1. In an encoder for use with a flow responsive mechanical computer having a gear which rotates at a rate bearing a predetermined relationship to the flow and a stationary frame member spaced from the gear: a base adapted to be removably mounted on the frame member with a bearing surface for engagement with said member in such manner that the base is free to pivot about the member, a gear rotatively mounted on the base and spaced from the bearing surface for driving engagement with the computer gear means yieldably urging the base to pivot about the stationary member to maintain the gears in driving engagement when the encoder is mounted on the computer, and means coupled to the encoder gear for delivering a digital output signal corresponding to the rate at which said gear is driven.

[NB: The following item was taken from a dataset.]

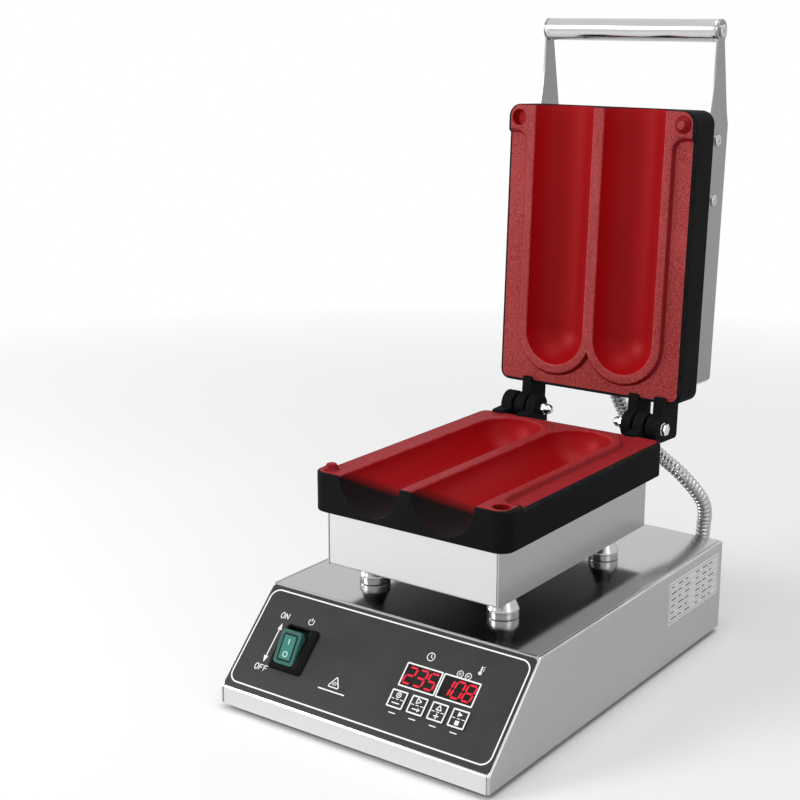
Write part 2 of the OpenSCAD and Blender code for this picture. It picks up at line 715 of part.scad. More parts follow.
module lower_plate() color("#7a1f22") translate([0, plate_y0, part_z])
    cast_plate(plate_h, box_inset, box_d, box_w);
module upper_plate() color("#8f2a2c")
    lid_pose() translate([0, plate_y0, upper_z0]) rotate([0, 180, 0])
        cast_plate(upper_plate_h, lid_inset, lid_d, lid_w);

// A hinge bolt is entered from the outer side, and its cap nut sits inside
module hinge_bolt(side) color("silver")
    translate([side * outer_end, hinge_y, hinge_z]) rotate([0, -side * 90, 0]) {
        translate([0, 0, -bolt_head_h]) cylinder(r = 1.92 * hinge_bolt_r, h = bolt_head_h, $fn = 6);
        cylinder(r = hinge_bolt_r, h = outer_end - ear_start + 4);
    }
module hinge_bolt_left() hinge_bolt(-1);
module hinge_bolt_right() hinge_bolt(1);

module hinge_nut(side) color("silver")
    translate([side * ear_start, hinge_y, hinge_z]) rotate([0, -side * 90, 0]) difference() {
        union() {
            cylinder(r = 1.92 * hinge_bolt_r, h = 5.5, $fn = 6);
            cylinder(r = 1.55 * hinge_bolt_r, h = 8);
            translate([0, 0, 8]) sphere(r = 1.55 * hinge_bolt_r);
        }
        translate([0, 0, -cut]) cylinder(r = hinge_bolt_r + run_gap, h = 5.2 + cut);
    }
module hinge_nut_left() hinge_nut(-1);
module hinge_nut_right() hinge_nut(1);

// ---------- lid ----------

module upper_heater() color("dimgray") behind_upper() heater(lid_inset, lid_d);
module upper_heat_shield() color("gray") behind_upper() heat_shield(lid_inset, lid_d);
module upper_insulation() color("beige") behind_upper() wool(lid_inset, lid_d, lid_h);
module upper_probe() color("silver") behind_upper() probe(lid_inset, lid_d);
module upper_plate_screws() color("silver") behind_upper() plate_screws(lid_inset, lid_d, lid_w);

module upper_housing() color("silver") lid_pose() difference() {
    translate([-lid_w / 2, lid_y0, lid_z0]) cube([lid_w, lid_d, lid_h]);
    translate([-lid_w / 2 + sheet_t, lid_y0 + sheet_t, lid_z0 + sheet_t])
        cube([lid_w - 2 * sheet_t, lid_d - 2 * sheet_t, lid_h - 2 * sheet_t]);
    translate([-lid_w / 2 + flange_w + sheet_t, lid_y0 + sheet_t, lid_z0 - cut])
        cube([lid_w - 2 * flange_w - 2 * sheet_t, lid_d - 2 * sheet_t, sheet_t + 2 * cut]);
    for (side = [-1, 1], y = screw_rows(lid_inset, lid_d))
        translate([side * (lid_w / 2 - flange_screw), plate_y0 + y, lid_z0 - cut])
            cylinder(r = plate_screw_r + hole_gap, h = sheet_t + 2 * cut);
    for (i = [0, 1]) translate([-lid_w / 2 - cut, arm_screw_y + i * arm_screw_pitch, arm_screw_z])
        rotate([0, 90, 0]) cylinder(r = arm_screw_r + hole_gap, h = lid_w + 2 * cut);
    translate([0, lid_y1 + cut, lid_z0 + lid_h / 2]) rotate([90, 0, 0])
        cylinder(r = conduit_r + 1 + hole_gap, h = sheet_t + 2 * cut);
}

// A handle arm: a round eye on the bar, a tapering neck and a strip along the whole housing
module arm(side) color("lightgray") lid_pose() difference() {
    from_side(side * lid_w / 2 - (side > 0 ? 0 : arm_t), arm_t) union() {
        translate([handle_y, handle_z]) circle(handle_r);
        polygon([[handle_y, handle_z - arm_neck_low], [handle_y + arm_neck_l, handle_z - arm_neck_low],
            [lid_y0, arm_low], [lid_y1 - arm_rear, arm_low], [lid_y1 - arm_rear, arm_top],
            [lid_y0 + 2, arm_top], [lid_y0 - 2, arm_top - 1], [lid_y0 - 10, arm_top - 4],
            [handle_y + arm_neck_high, handle_z + arm_neck_high], [handle_y, handle_z]]);
    }
    translate([side * lid_w / 2 - arm_t - cut, handle_y, handle_z]) rotate([0, 90, 0])
        cylinder(r = arm_screw_r + hole_gap, h = 2 * arm_t + 2 * cut);
    for (i = [0, 1])
        translate([side * lid_w / 2 - arm_t - cut, arm_screw_y + i * arm_screw_pitch, arm_screw_z])
            rotate([0, 90, 0]) cylinder(r = arm_screw_r + hole_gap, h = 2 * arm_t + 2 * cut);
}
module arm_left() arm(-1);
module arm_right() arm(1);

// Pan-head screws through the arms into the upper housing, each with a nut inside
module arm_screws() color("silver") lid_pose() for (side = [-1, 1], i = [0, 1])
    translate([side * (lid_w / 2 + arm_t), arm_screw_y + i * arm_screw_pitch, arm_screw_z])
        rotate([0, -side * 90, 0]) {
            pan_screw(arm_screw_r, 1.9 * arm_screw_r, screw_head_h, arm_t + sheet_t + 5);
            translate([0, 0, arm_t + sheet_t])
                cylinder(r = 1.8 * arm_screw_r, h = 4, $fn = 6);
        }

handle_tap_l = 14;
module handle_bar() color("white") lid_pose() translate([-lid_w / 2, handle_y, handle_z])
    rotate([0, 90, 0]) difference() {
        cylinder(r = handle_r, h = lid_w);
        for (z = [-cut, lid_w - handle_tap_l]) translate([0, 0, z])
            cylinder(r = arm_screw_r + hole_gap, h = handle_tap_l + cut);
    }

module handle_screws() color("silver") lid_pose() for (side = [-1, 1])
    translate([side * (lid_w / 2 + arm_t), handle_y, handle_z]) rotate([0, -side * 90, 0])
        pan_screw(arm_screw_r, 2.1 * arm_screw_r, screw_head_h, arm_t + handle_tap_l - 2);

// ---------- conduit ----------

sides = 12;
function unit(a) = a / norm(a);
function route_dir(i) = i == 0 ? [0, 1, 0] : i == len(route) - 1 ? [0, 0, 1]
    : unit(route[i + 1] - route[i - 1]);
function across(i) = unit(cross(route_dir(i), [1, 0.2, 1]));
function ring(i) = let(a = across(i), b = cross(route_dir(i), a))
    [for (k = [0:sides - 1]) route[i] + conduit_r * (cos(k * 360 / sides) * a
        + sin(k * 360 / sides) * b)];

// A tube swept along the route, one ring of points at each of the route's own points
module conduit() color("silver") polyhedron(
    points = [for (i = [0:len(route) - 1]) each ring(i)],
    faces = concat([[for (k = [0:sides - 1]) k]],
        [for (i = [0:len(route) - 2], k = [0:sides - 1]) let(n = (k + 1) % sides)
            each [[i * sides + k, (i + 1) * sides + k, (i + 1) * sides + n],
                [i * sides + k, (i + 1) * sides + n, i * sides + n]]],
        [[for (k = [sides - 1:-1:0]) (len(route) - 1) * sides + k]]));

base_shell();
side_panel_left();
side_panel_right();
bottom_plate();
foot_front_left();
foot_front_right();
foot_rear_left();
foot_rear_right();
foot_screws();
panel_overlay();
key_set();
key_next();
key_up();
key_start();
switch_housing();
switch_rocker();
displays();
display_lenses();
indicator_leds();
control_board();
tact_switches();
board_standoffs();
transformer();
relay();
terminal_block();
mains_gland();
rating_plate();
pillar_front_left();
pillar_front_right();
pillar_rear_left();
pillar_rear_right();
pillar_bolts();
lower_housing();
lower_side_left();
lower_side_right();
lower_insulation();
lower_heat_shield();
lower_heater();
lower_probe();
lower_plate();
lower_plate_screws();
hinge_bolt_left();
hinge_bolt_right();
hinge_nut_left();
hinge_nut_right();
upper_plate();
upper_heater();
upper_heat_shield();
upper_insulation();
upper_probe();
upper_housing();
upper_plate_screws();
arm_left();
arm_right();
arm_screws();
handle_bar();
handle_screws();
base_connector();
conduit();
lid_connector();
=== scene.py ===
"""Dress of a countertop press with two half-round channels: its shapes, finishes, light and camera.

Lengths are in millimetres until a mesh is made. The axes are those of the frame: x to the right,
y to the rear, z up, and the origin under the middle of the case.
"""

import json
import logging
import math
from collections.abc import Callable
from dataclasses import dataclass
from enum import Enum, IntEnum

import bmesh
import bpy
import numpy as np
from bpy.types import Material, Mesh, Node, NodeSocket, NodeTree, Object
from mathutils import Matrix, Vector

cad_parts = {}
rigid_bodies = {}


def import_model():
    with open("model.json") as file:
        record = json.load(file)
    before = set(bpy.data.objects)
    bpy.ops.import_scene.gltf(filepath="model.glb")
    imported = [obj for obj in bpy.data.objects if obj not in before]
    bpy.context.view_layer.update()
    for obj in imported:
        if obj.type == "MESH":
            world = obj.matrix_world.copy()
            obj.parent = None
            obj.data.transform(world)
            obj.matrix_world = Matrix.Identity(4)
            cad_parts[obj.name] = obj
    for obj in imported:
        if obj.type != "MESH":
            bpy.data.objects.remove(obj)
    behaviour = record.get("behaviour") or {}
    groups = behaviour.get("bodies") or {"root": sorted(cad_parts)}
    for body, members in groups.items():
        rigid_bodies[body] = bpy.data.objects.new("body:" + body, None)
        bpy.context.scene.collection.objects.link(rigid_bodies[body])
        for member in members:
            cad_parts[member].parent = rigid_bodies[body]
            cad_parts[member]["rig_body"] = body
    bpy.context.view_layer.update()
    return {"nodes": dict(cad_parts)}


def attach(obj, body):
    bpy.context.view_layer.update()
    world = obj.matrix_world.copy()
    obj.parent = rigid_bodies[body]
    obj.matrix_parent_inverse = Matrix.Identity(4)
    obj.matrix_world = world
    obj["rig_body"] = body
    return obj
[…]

2. The encoder of claim 1 wherein the means urging the base to pivot comprises a spring connected between the encoder and the computer.

3. The encoder of claim 1 wherein the means for delivering an output signal includes a light source and a light responsive device mounted on the base and a encoder disc constrained for rotation with the encoder gear for alternately passing and blocking light between the source and light responsive device as the gear rotates.

4. The encoder of claim 1 wherein the means for delivering an output signal includes means for generating pulses at a rate corresponding to the rotation of the encoder gear, a counter responsive to the pulses, and means responsive to the initial application of operating power to the encoder for resetting the counter to an initial level.

5. The encoder of claim 1 wherein the bearing surface of the base comprises a generally semi-cylindrical surface.

6. The encoder of claim 1 wherein the base comprises first and second generally planar arm portions on which the encoder gear and the means for delivering an output signal are mounted and a semi-cylindrical portion forming the bearing surface between the arm portions.